Un problème pour Le Train
Le problème se pose également au niveau national, car les entreprises privées qui entrent sur le marché ferroviaire français cherchent à atténuer les coûts élevés en utilisant du matériel roulant rénové, à l’instar de Le Train. L’opérateur ouvert français, créé en 2020, a pour objectif de devenir la première entreprise privée de transport à grande vitesse en France. Il cherche à reprendre des services dans le Grand Ouest et souhaite acheter des TGV d’occasion à SNCF Voyageurs.
Cependant, certains de ces trains contiennent de l’amiante, selon BFMTV, ce qui signifie que la vente ne peut avoir lieu. Cette situation a contraint Le Train à revoir son approche en profondeur. Au lieu d’opter pour la location, il a dû commander de nouveaux trains, en l’occurrence à la société espagnole Talgo pour 300 millions d’euros. Cela a entraîné des retards importants dans la mise en place de ses services.

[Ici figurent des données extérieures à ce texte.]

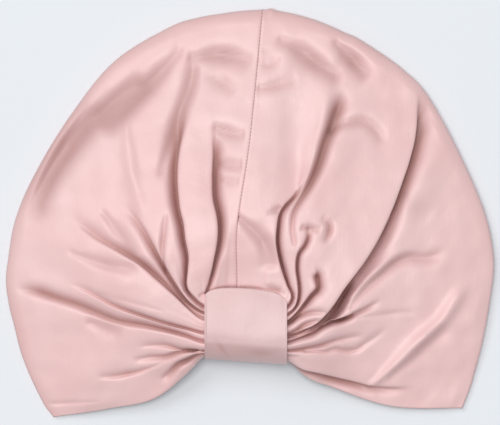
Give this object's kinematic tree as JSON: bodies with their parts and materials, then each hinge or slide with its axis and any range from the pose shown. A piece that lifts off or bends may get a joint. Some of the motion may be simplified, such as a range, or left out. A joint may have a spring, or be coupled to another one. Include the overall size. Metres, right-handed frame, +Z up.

Il ne s’agit pas d’une mauvaise nouvelle pour la SNCF, qui espère sans doute que ces réglementations continueront à ralentir ses nouveaux concurrents sur les voies françaises. Toutefois, si l’Union européenne et le gouvernement français souhaitent réellement renforcer la concurrence dans le secteur ferroviaire, ils devront trouver une solution, et ce rapidement.